Heritrix by default sets a maximum of 6000 links to extract from a single URL, the rest of the links found are discarded an therefore not crawled. If your site contains pages with more than 6000 links per URL, you would want to configure the maximum of links to extract. To do so you have to add the following property to the org.archive.crawler.frontier.BdbFrontier bean:
<property name="maxOutlinks" value="10000"/>
so your bean would look like this:
<bean class="org.archive.crawler.frontier.BdbFrontier" id="frontier"> <property name="retryDelaySeconds" value="20"/> <property name="maxRetries" value="5"/> <property name="maxOutlinks" value="10000"/> </bean>
If you are crawling a web site with large lists of links and a "Next Page" link, you also would like to increase the maximum Hops to do. For example if your web site consists of the following pages of a list of lninks: page1 -> page2 -> ... -> page100, and your max hops is configured as 5, you would get up to the 6th page, so you would want to increase it to at lease 100.
You can configure the max hops like this:
<bean class="org.archive.modules.deciderules.TooManyHopsDecideRule"> <property name="maxHops" value="100"/> </bean>
By default heritrix uses only one queue per hostname so only one connection would be retrieving data from the same web server. This makes sense on very wide web crawls, but not if you want to crawl a single web site.
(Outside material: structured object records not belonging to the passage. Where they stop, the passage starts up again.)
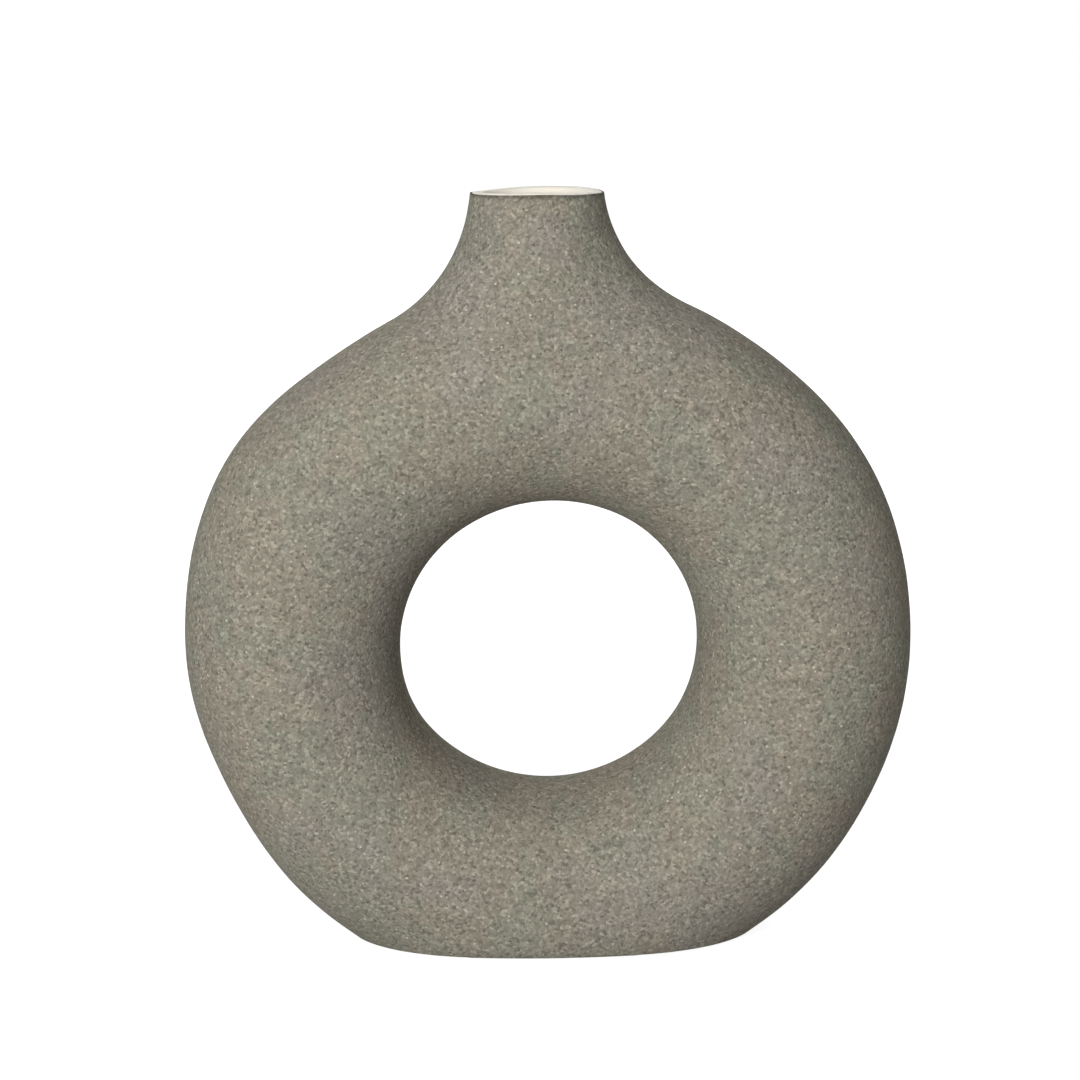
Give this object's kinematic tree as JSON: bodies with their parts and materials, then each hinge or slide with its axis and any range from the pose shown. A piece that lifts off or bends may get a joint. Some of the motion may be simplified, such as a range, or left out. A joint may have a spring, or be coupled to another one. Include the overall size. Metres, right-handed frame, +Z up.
{
  "type": "donut vase",
  "caption": "Ring-shaped ceramic vase with a round hole through it, a flat foot, a short flared neck, a sandy stone coat outside and a cream glazed inside.",
  "frame": {"origin": "middle of the foot, on the surface that the vase stands on", "axes": "+Z up along the neck, +Y from front to back along the axis of the ring and its hole, +X across the ring to the right seen from the front"},
  "size_m": [0.241, 0.077, 0.25],
  "materials": {
    "clay": "bare fired clay, pale cream, matt",
    "slip": "bare fired slip, pale cream, matt",
    "sand_coat": "matt sandy stone coat, grey taupe with fine light and dark grains",
    "glaze": "thin cream glaze, satin"
  },
  "bodies": {
    "root": {"front_shell": "clay", "back_shell": "clay", "outer_seam_slip": "slip", "hole_seam_slip": "slip", "sand_coat": "sand_coat", "inner_glaze": "glaze"}
  },
  "joints": []
}
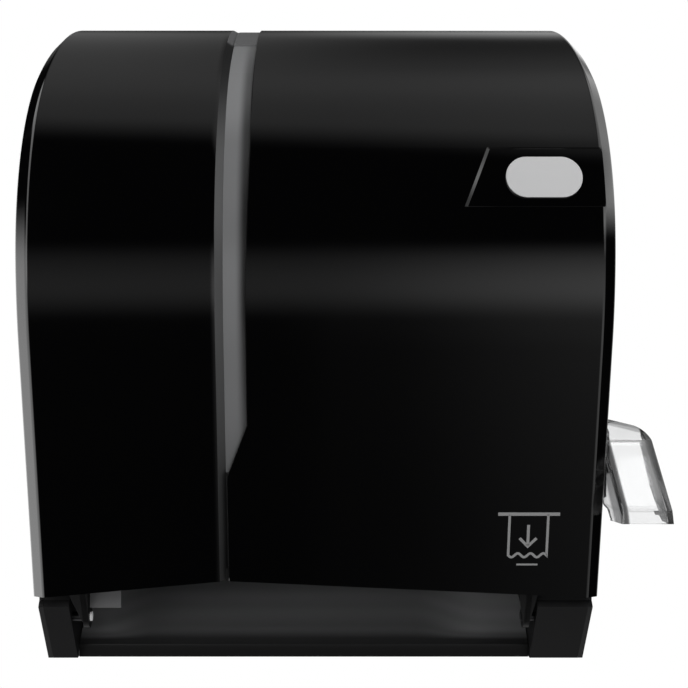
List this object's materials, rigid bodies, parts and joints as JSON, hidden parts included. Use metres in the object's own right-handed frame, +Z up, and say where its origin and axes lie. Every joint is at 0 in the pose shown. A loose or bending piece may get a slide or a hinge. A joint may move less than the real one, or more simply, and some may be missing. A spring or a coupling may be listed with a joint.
{
  "type": "lever paper towel dispenser",
  "caption": "Wall-hung paper towel roll dispenser with a drop-front gloss cover, a side push lever, a geared feed roller, a tear blade and a curved outlet chute.",
  "frame": {"origin": "on the wall plane, in the middle of the four wall screw slots", "axes": "+X to the viewer's right along the wall, +Y into the wall, +Z up"},
  "size_m": [0.333, 0.2275, 0.373],
  "materials": {
    "cover_black": "high gloss",
    "housing_black": "fine matte",
    "frame_grey": "fine matte",
    "guide_grey": "satin",
    "window_smoke": "smoky translucent",
    "badge_silver": "satin",
    "lever_clear": "smoky clear",
    "steel": "brushed",
    "lock_chrome": "polished",
    "zinc_screw": "zinc plated",
    "gear_white": "natural acetal",
    "gear_orange": "acetal",
    "bush_acetal": "acetal",
    "roller_grey": "moulded",
    "grip_rubber": "matte",
    "tyre_rubber": "matte",
    "stop_rubber": "matte",
    "spring_steel": "drawn wire",
    "brass": "turned",
    "hub_blue": "moulded"
  },
  "bodies": {
    "housing": {"rear_frame": "housing_black", "left_cheek": "housing_black", "right_cheek": "housing_black", "left_side_cover": "frame_grey", "gear_cover": "frame_grey", "chute": "housing_black", "paper_guide": "guide_grey", "tear_blade": "steel", "blade_screws": "zinc_screw", "guide_screws": "zinc_screw", "frame_screws": "zinc_screw", "gear_cover_screws": "zinc_screw", "side_cover_screws": "zinc_screw", "hinge_pins": "steel", "feed_bushes": "bush_acetal", "lever_bushes": "bush_acetal", "idler_pin": "steel", "pressure_springs": "spring_steel", "stop_buffers": "stop_rubber", "right_roll_arm": "roller_grey", "arm_screws": "zinc_screw", "left_arm_pin": "steel", "right_hub_screw": "zinc_screw"},
    "cover": {"front_cover": "cover_black", "window_strip": "window_smoke", "badge_plate": "badge_silver", "lock_sleeve": "lock_chrome", "lock_clip": "spring_steel"},
    "lock": {"lock_barrel": "lock_chrome", "lock_cam": "steel", "cam_screw": "zinc_screw"},
    "lever_arm": {"lever": "lever_clear", "lever_shaft": "steel", "lever_screw": "zinc_screw", "sector_gear": "gear_white", "return_spring": "spring_steel"},
    "idler": {"idler_gear": "gear_white"},
    "pinion": {"roller_pinion": "gear_orange", "one_way_clutch": "brass"},
    "feed": {"feed_roller": "roller_grey", "grip_sleeves": "grip_rubber", "feed_clips": "spring_steel"},
    "pressure": {"pressure_roller": "roller_grey", "pressure_tyres": "tyre_rubber"},
    "left_arm": {"left_roll_arm": "roller_grey", "arm_spring": "spring_steel", "left_hub_screw": "zinc_screw"},
    "hub_left": {"left_hub": "hub_blue"},
    "hub_right": {"right_hub": "hub_blue"}
  },
  "joints": [
    {"name": "cover_hinge", "type": "hinge", "parent": "housing", "child": "cover", "pos_m": [0, -0.17, -0.163], "axis": [1, 0, 0], "range_deg": [0, 100]},
    {"name": "lock_turn", "type": "hinge", "parent": "cover", "child": "lock", "pos_m": [0, -0.032, 0.18], "axis": [0, 0, 1], "range_deg": [0, 90]},
    {"name": "lever_pivot", "type": "hinge", "parent": "housing", "child": "lever_arm", "pos_m": [0, -0.157, -0.084], "axis": [1, 0, 0], "range_deg": [0, 48], "stiffness_Nm_per_rad": 0.6, "springref_deg": -28.65},
    {"name": "idler_spin", "type": "hinge", "parent": "housing", "child": "idler", "pos_m": [0, -0.11203, -0.08243], "axis": [1, 0, 0], "range_deg": [-192, 0]},
    {"name": "roller_pinion_spin", "type": "hinge", "parent": "housing", "child": "pinion", "pos_m": [0, -0.11026, -0.11613], "axis": [1, 0, 0], "range_deg": [0, 288]},
    {"name": "feed_roller_spin", "type": "hinge", "parent": "housing", "child": "feed", "pos_m": [0, -0.11026, -0.11613], "axis": [1, 0, 0], "range_deg": [0, 288]},
    {"name": "pressure_roller_spin", "type": "hinge", "parent": "housing", "child": "pressure", "pos_m": [0, -0.1401, -0.12139], "axis": [1, 0, 0], "range_deg": [-432, 0]},
    {"name": "left_arm_swing", "type": "hinge", "parent": "housing", "child": "left_arm", "pos_m": [-0.1142, -0.013, 0.06], "axis": [0, 0, -1], "range_deg": [0, 12], "stiffness_Nm_per_rad": 0.3, "springref_deg": -17.19},
    {"name": "left_hub_spin", "type": "hinge", "parent": "left_arm", "child": "hub_left", "pos_m": [-0.1, -0.112, 0.06], "axis": [1, 0, 0], "continuous": true},
    {"name": "right_hub_spin", "type": "hinge", "parent": "housing", "child": "hub_right", "pos_m": [0.09, -0.112, 0.06], "axis": [1, 0, 0], "continuous": true}
  ],
  "couplings": [
    {"joint": "idler_spin", "follows": "lever_pivot", "ratio": -4},
    {"joint": "roller_pinion_spin", "follows": "lever_pivot", "ratio": 6},
    {"joint": "feed_roller_spin", "follows": "lever_pivot", "ratio": 6},
    {"joint": "pressure_roller_spin", "follows": "lever_pivot", "ratio": -9}
  ]
}
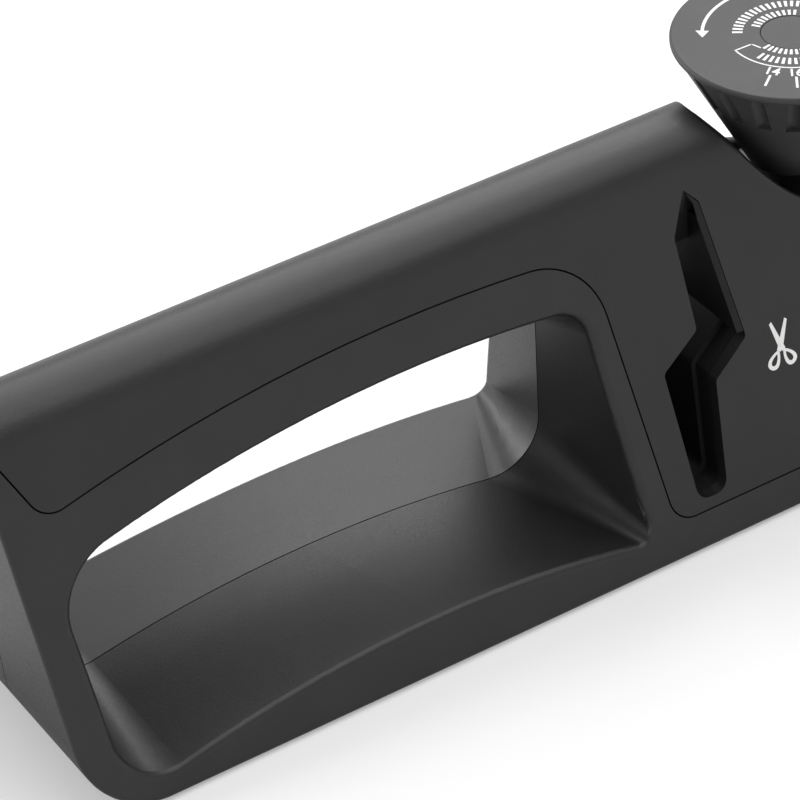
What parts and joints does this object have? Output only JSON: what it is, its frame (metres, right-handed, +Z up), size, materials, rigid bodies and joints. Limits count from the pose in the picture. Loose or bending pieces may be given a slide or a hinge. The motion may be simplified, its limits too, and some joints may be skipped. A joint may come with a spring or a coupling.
{
  "type": "pull-through knife sharpener",
  "caption": "Black pull-through sharpener with a bar handle, a sunk angle dial, knife slots over crossed levers and a zigzag scissors slot.",
  "frame": {"origin": "on the table, under the middle of the body", "axes": "+X along the body from the handle to the knife slots, +Y from front to rear, +Z up"},
  "size_m": [0.242, 0.0586, 0.0805],
  "materials": {
    "shell_plastic": "fine moulded texture",
    "dial_plastic": "fine moulded texture",
    "guide_plastic": "satin",
    "inner_plastic": "satin",
    "zinc_steel": "zinc plated",
    "spring_steel": "bright",
    "carbide": "ground",
    "stone": "matt, unglazed",
    "bush": "turned",
    "foot_rubber": "matt"
  },
  "bodies": {
    "body": {"top_cover": "shell_plastic", "frame_front": "shell_plastic", "frame_rear": "shell_plastic", "base_plate": "shell_plastic", "scissors_guide": "guide_plastic", "scissor_rod_upper": "stone", "scissor_rod_lower": "stone", "chassis": "inner_plastic", "upper_bush": "guide_plastic", "lower_bush": "bush", "click_spring": "spring_steel", "base_screws": "zinc_steel", "frame_screws": "zinc_steel", "chassis_screws": "zinc_steel", "shell_screws": "zinc_steel", "foot_front_left": "foot_rubber", "foot_rear_left": "foot_rubber", "foot_front_right": "foot_rubber", "foot_rear_right": "foot_rubber", "coarse_slot_guide": "guide_plastic", "coarse_pivot_pin": "zinc_steel", "fine_slot_guide": "guide_plastic", "fine_pivot_pin": "zinc_steel"},
    "spindle": {"spindle": "inner_plastic", "index_wheel": "inner_plastic", "spindle_clip": "spring_steel", "knob_screw": "zinc_steel", "return_spring": "spring_steel"},
    "knob": {"knob": "dial_plastic", "knob_cap": "dial_plastic"},
    "lift_bar": {"lift_bar": "inner_plastic"},
    "coarse_left_lever_set": {"coarse_left_lever": "inner_plastic", "coarse_left_blade": "carbide"},
    "coarse_right_lever_set": {"coarse_right_lever": "inner_plastic", "coarse_right_blade": "carbide"},
    "fine_left_lever_set": {"fine_left_lever": "inner_plastic", "fine_left_stone": "stone"},
    "fine_right_lever_set": {"fine_right_lever": "inner_plastic", "fine_right_stone": "stone"}
  },
  "joints": [
    {"name": "knob_turn", "type": "hinge", "parent": "body", "child": "spindle", "pos_m": [0.0497, 0, 0], "axis": [0, 0, 1], "range_deg": [-36, 54]},
    {"name": "knob_press", "type": "slide", "parent": "spindle", "child": "knob", "axis": [0, 0, -1], "range_m": [0, 0.0025], "stiffness_N_per_m": 1100, "springref_m": -0.002, "deforming": ["return_spring"]},
    {"name": "lift_slide", "type": "slide", "parent": "body", "child": "lift_bar", "axis": [0, 0, 1], "range_m": [-0.0018, 0.0012]},
    {"name": "coarse_left_tilt", "type": "hinge", "parent": "body", "child": "coarse_left_lever_set", "pos_m": [0.0857, 0, 0.044], "axis": [0, -1, 0], "range_deg": [-6, 4]},
    {"name": "coarse_right_tilt", "type": "hinge", "parent": "body", "child": "coarse_right_lever_set", "pos_m": [0.0857, 0, 0.044], "axis": [0, 1, 0], "range_deg": [-6, 4]},
    {"name": "fine_left_tilt", "type": "hinge", "parent": "body", "child": "fine_left_lever_set", "pos_m": [0.1037, 0, 0.044], "axis": [0, -1, 0], "range_deg": [-6, 4]},
    {"name": "fine_right_tilt", "type": "hinge", "parent": "body", "child": "fine_right_lever_set", "pos_m": [0.1037, 0, 0.044], "axis": [0, 1, 0], "range_deg": [-6, 4]}
  ],
  "couplings": [
    {"joint": "lift_slide", "follows": "knob_turn", "m_per_rad": -0.0019099},
    {"joint": "coarse_left_tilt", "follows": "knob_turn", "ratio": -0.11111},
    {"joint": "coarse_right_tilt", "follows": "knob_turn", "ratio": -0.11111},
    {"joint": "fine_left_tilt", "follows": "knob_turn", "ratio": -0.11111},
    {"joint": "fine_right_tilt", "follows": "knob_turn", "ratio": -0.11111}
  ]
}
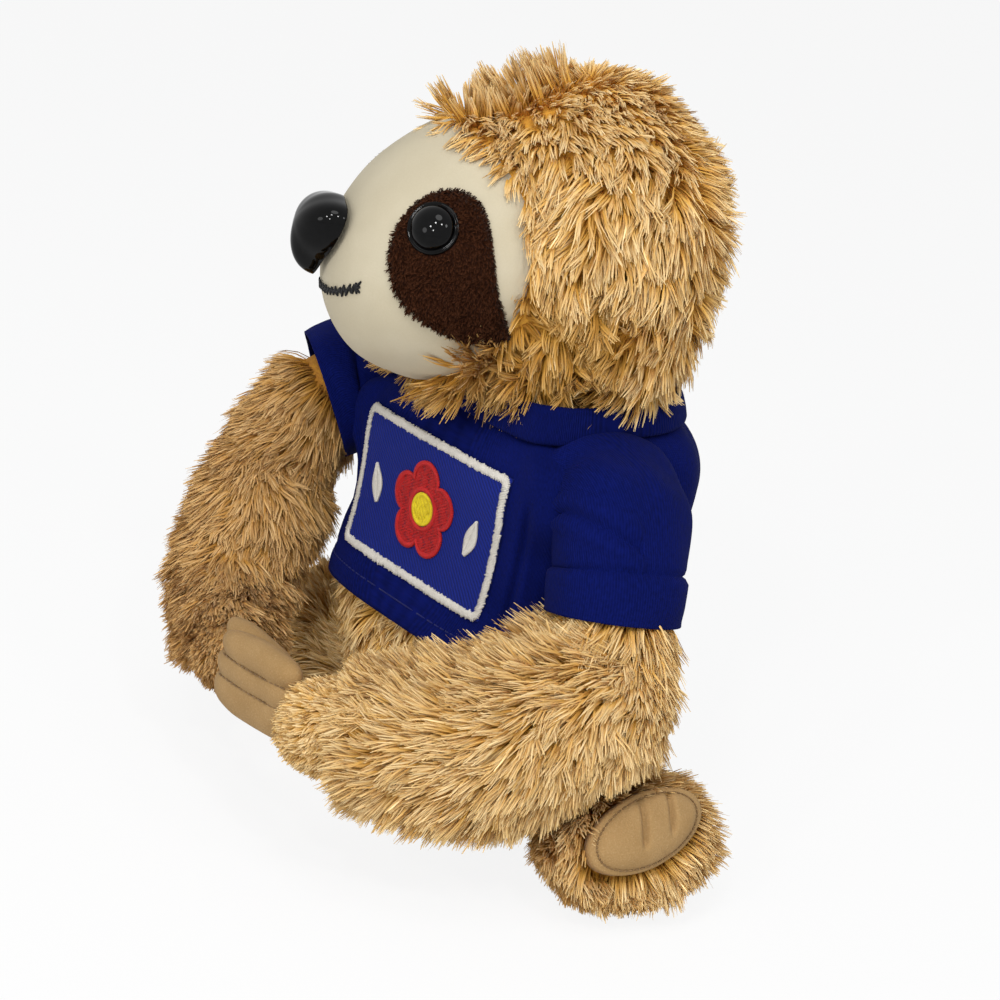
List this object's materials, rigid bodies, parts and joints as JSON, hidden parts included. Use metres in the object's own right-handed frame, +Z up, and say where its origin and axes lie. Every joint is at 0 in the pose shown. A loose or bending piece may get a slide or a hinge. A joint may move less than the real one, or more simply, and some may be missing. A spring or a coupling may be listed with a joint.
{
  "type": "plush sloth",
  "caption": "Long-furred plush sloth sitting with its suede hands held together, in a small knitted T-shirt with an embroidered chest patch.",
  "frame": {"origin": "on the floor under the seat, on the sloth's middle plane", "axes": "+Z up, -Y the way the chest faces, +X the sloth's own left"},
  "size_m": [0.158, 0.1184, 0.1827],
  "materials": {
    "fur": "long brushed pile",
    "face_plush": "short velvety pile",
    "stuffing": "loose polyester fibre",
    "pouch_cloth": "plain cloth bag of pellets",
    "eye_gloss": "polished",
    "washer_plastic": "moulded",
    "eye_patch_plush": "short brushed pile with a zigzag edge",
    "mouth_thread": "stranded thread",
    "shirt_knit": "fine jersey knit",
    "patch_twill": "embroidered ground",
    "thread_white": "satin stitch",
    "thread_red": "satin stitch",
    "thread_yellow": "satin stitch",
    "suede": "short suede nap",
    "hook_tape": "hook side of touch fastener tape",
    "loop_tape": "loop side of touch fastener tape"
  },
  "bodies": {
    "torso": {"body_cover": "fur", "body_stuffing": "stuffing", "bean_pouch": "pouch_cloth", "shirt_body": "shirt_knit", "neck_band": "shirt_knit", "patch_ground": "patch_twill", "patch_border": "thread_white", "patch_flower": "thread_red", "patch_flower_centre": "thread_yellow", "patch_leaf_left": "thread_white", "patch_leaf_right": "thread_white"},
    "neck": {"neck": "fur"},
    "head": {"head_cover": "fur", "face_panel": "face_plush", "head_stuffing": "stuffing", "left_eye": "eye_gloss", "left_eye_washer": "washer_plastic", "left_eye_patch": "eye_patch_plush", "right_eye": "eye_gloss", "right_eye_washer": "washer_plastic", "right_eye_patch": "eye_patch_plush", "nose": "eye_gloss", "nose_washer": "washer_plastic", "mouth_stitch": "mouth_thread"},
    "left_arm": {"left_upper_arm": "fur", "left_sleeve": "shirt_knit"},
    "left_lower_arm": {"left_forearm": "fur", "left_claws": "suede", "hook_pad": "hook_tape"},
    "right_arm": {"right_upper_arm": "fur", "right_sleeve": "shirt_knit"},
    "right_lower_arm": {"right_forearm": "fur", "right_claws": "suede", "loop_pad": "loop_tape"},
    "left_foot": {"left_leg": "fur", "left_sole": "suede"},
    "right_foot": {"right_leg": "fur", "right_sole": "suede"}
  },
  "joints": [
    {"name": "neck_turn", "type": "hinge", "parent": "torso", "child": "neck", "pos_m": [0, 0.0155, 0.106], "axis": [0, 0, 1], "range_deg": [-30, 40]},
    {"name": "head_nod", "type": "hinge", "parent": "neck", "child": "head", "pos_m": [0, 0.0155, 0.106], "axis": [0.927, -0.375, 0], "range_deg": [-4, 4]},
    {"name": "left_shoulder", "type": "hinge", "parent": "torso", "child": "left_arm", "pos_m": [0.043, 0.005, 0.093], "axis": [0, -1, 0], "range_deg": [0, 70]},
    {"name": "right_shoulder", "type": "hinge", "parent": "torso", "child": "right_arm", "pos_m": [-0.043, 0.005, 0.093], "axis": [0, 1, 0], "range_deg": [0, 70]},
    {"name": "left_elbow", "type": "hinge", "parent": "left_arm", "child": "left_lower_arm", "pos_m": [0.057, -0.007, 0.049], "axis": [0, 0, 1], "range_deg": [0, 55]},
    {"name": "right_elbow", "type": "hinge", "parent": "right_arm", "child": "right_lower_arm", "pos_m": [-0.056, -0.025, 0.065], "axis": [0, 1, 0], "range_deg": [0, 35]},
    {"name": "left_hip", "type": "hinge", "parent": "torso", "child": "left_foot", "pos_m": [0.029, 0.006, 0.014], "axis": [0, 0, -1], "range_deg": [-15, 4]},
    {"name": "right_hip", "type": "hinge", "parent": "torso", "child": "right_foot", "pos_m": [-0.029, 0.006, 0.014], "axis": [0, 0, 1], "range_deg": [-15, 12]}
  ]
}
You can use the Heritrix parallelQueues to have more than one concurrent connection retrieving the data.
There are several ways to distribute the URLs among the parallel queues:
<bean class="org.archive.crawler.frontier.BdbFrontier" id="frontier"> <property name="retryDelaySeconds" value="2"/> <property name="maxRetries" value="10"/> </bean> <bean id="queueAssignmentPolicy" class="org.archive.crawler.frontier.HashingQueueAssignmentPolicy"> <property name="parallelQueues" value="50" /> </bean>
The maxRetries property must be raised if you increase the number of parallelQueues as sometimes it fails at the beginning of the crawl.
Remember to be cautious about how many connections you will use per hostname as that can cause problems to the crawled web site, and it can be considered to be an attack by the web admin.